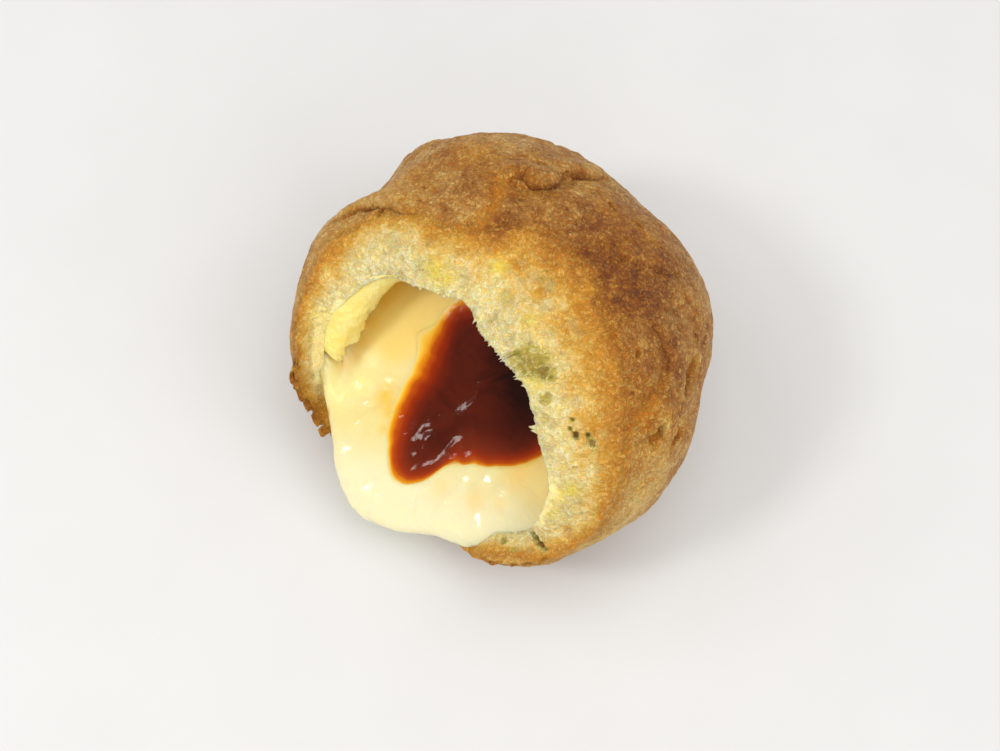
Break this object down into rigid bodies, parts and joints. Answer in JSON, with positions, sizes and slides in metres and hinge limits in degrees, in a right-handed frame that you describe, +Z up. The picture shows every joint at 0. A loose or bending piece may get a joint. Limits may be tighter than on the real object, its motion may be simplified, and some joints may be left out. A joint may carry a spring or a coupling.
{
  "type": "cream puff",
  "caption": "Round baked cream puff with a bite taken from its upper front left, showing the crumb wall, a custard filling that spills over the low lip and dark caramel on top.",
  "frame": {"origin": "middle of the flat foot, on the surface the puff stands on", "axes": "+Z up, +X to the right and +Y to the back as the bite is seen from the front; the bite faces -X and -Y"},
  "size_m": [0.0862, 0.09, 0.0571],
  "materials": {
    "choux": "dry baked golden brown crust, pale porous crumb where torn",
    "custard": "soft moist pale yellow custard",
    "caramel": "dark red brown glossy sauce, amber where thin"
  },
  "bodies": {
    "root": {"choux_shell": "choux", "custard": "custard", "caramel_sauce": "caramel"}
  },
  "joints": []
}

Given request:
Return all lines with the word "joints" in them.

Answer for the task:
Break this object down into rigid bodies, parts and joints. Answer in JSON, with positions, sizes and slides in metres and hinge limits in degrees, in a right-handed frame that you describe, +Z up. The picture shows every joint at 0. A loose or bending piece may get a joint. Limits may be tighter than on the real object, its motion may be simplified, and some joints may be left out. A joint may carry a spring or a coupling.
  "joints": []